See, you're getting to some places where I can't get. I won't be able to get to some of your houses, I won't be able to come to the places where some of you are, but today we begin a Jesus revolution. If you have your Bibles, go with me to the Book of Matthew chapter 1 and let's begin. Matthew chapter 1. In Matthew chapter 1, we'll begin at verse 20 and 21. Freedom by the cross. Freedom by the cross.
Verse 20, "But while he thought on these things, behold, the angel of the Lord appeared unto him in a dream, saying, Joseph, thou son of David, fear not to take unto thee Mary thy wife: for that which is conceived in her is of the Holy Ghost. And she shall bring forth a son, and thou shalt call his name Jesus: for he shall save his people from their sins."
Objective of Jesus coming and dying on the cross: to save his people from their sins, and it's got to be more than just a religious statement. He came and he died and went through everything he went through to save his people. Now, here specifically he's talking about Jewish people, but now we are now part of that covenant, so that involves everybody: to save his people from their sins.
What does this mean, and did he do it? Now, you'll say, "Oh, yes, he did it." Why are you still sinning? He said he came to save us from their sins. Now, either he did it or he didn't do it, or either we understand it or misunderstand something, and that's what we gotta clear up today. So, let's begin in Romans chapter 6. Romans chapter 6. Do I have your attention? In fact, let's go to Romans 5 and start at verse 19 and move down into Romans 6. Romans 5, verse 19, and then we'll move into Romans 6.

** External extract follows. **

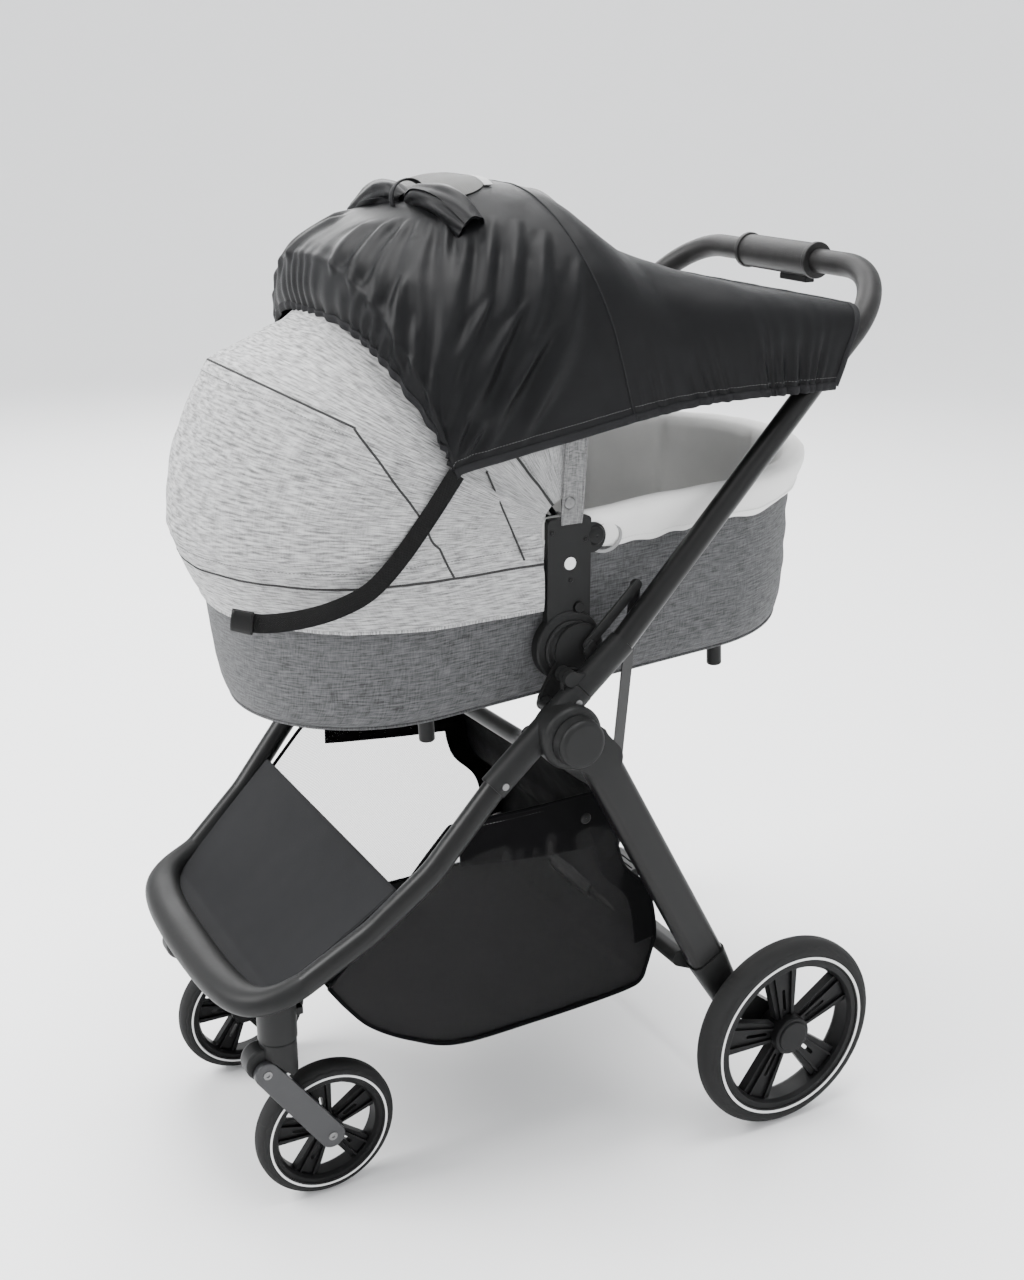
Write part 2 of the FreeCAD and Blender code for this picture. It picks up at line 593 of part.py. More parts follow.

Verse 19 says, "For as by one man's disobedience many were made sinners, so by the obedience of one shall many be made righteous." Now, look at verse 19, "For by one man's disobedience many were made sinners." Who is this man? Adam. By what one man, Adam, did. What Adam did is responsible for making us sinners. In other words, every man, after what Adam did, his disobedience in the garden, it caused every person to be born into sin and shaped into iniquity.
So, every person that's born in the earth is born a sinner. That's why it's necessary to be born again. "So by the obedience of one shall many be made righteous." Who was this guy? Jesus. So, by Adam many were made sinners. It was not because of what you did. I mean, what could you have done? You're in the womb. I mean, do you think the egg had to fight with the sperm and somehow you all cursed each other out and you were born a sinner? That's not what happened. You were born a sinner because of what one man did. You are now born again because of what one man did.
Now, watch this. "Moreover the law entered, that the offence might abound. But where sin abounded," or increased, "grace did much more abound," or increase. So, he says that when sin increase, grace increase more. In other words, sin will never be greater than grace. No matter what happens with sin, grace will always be able to outdo sin. Ain't nothing you're gonna ever be able to do to outdo grace. He says, "That as sin has reigned unto death," sin reigned unto death, "even so might grace reign through righteousness unto eternal life by Jesus Christ."
So, let's deal with the first issue here. That sin has reigned unto death. For years, we have read Scripture without recognizing that there is a difference when you use a word one way versus another. For example, this word "sin" is being used as a noun, but everybody that's born again or every Christian that I know of in the past, they're using it as a verb, sinning. So, every time you see the word "sin," you're thinking it's the action, sinning.
Now, listen to me very carefully. When you begin to look at this, and just in the book that we're looking at today, in the Book of Romans, sin is used 48 times. Forty of those times the word is used as a noun. Forty of those times it's used as a noun. Remember your grade school. A noun is a person, place, or thing, so 40 of the times it's used as a noun referring to the sin man or the sin nature.
Now, that makes a difference because if you read verse 21, he says that "as the sin nature has reigned unto death." That sin man that you used to have was ruling you. He wasn't talking about sinning, the action, was reigning unto death. He was saying that man, that sin man, that sin nature that everybody have when they were born, it was ruling unto death. And so, only eight times will you see it in the entire book being used as a verb.
Now, we're getting ready to look at Romans chapter 6, and the word "sin" is only gonna be a verb one time, and that's in verse 15. So, every time you see the word "sin" from this moment on in chapter 6, it's a noun. It's referring to the person of sin, the sin nature. It's referring to that body of sin.
Now, if Jesus is coming to deliver us from our sins, he's got to deal with the root of sin. If you can deal with the root, you can take care of the fruit. So, Jesus didn't come to deliver his people from sinning. He came to deliver his people from the sin nature that caused the sinning. Are you following me now?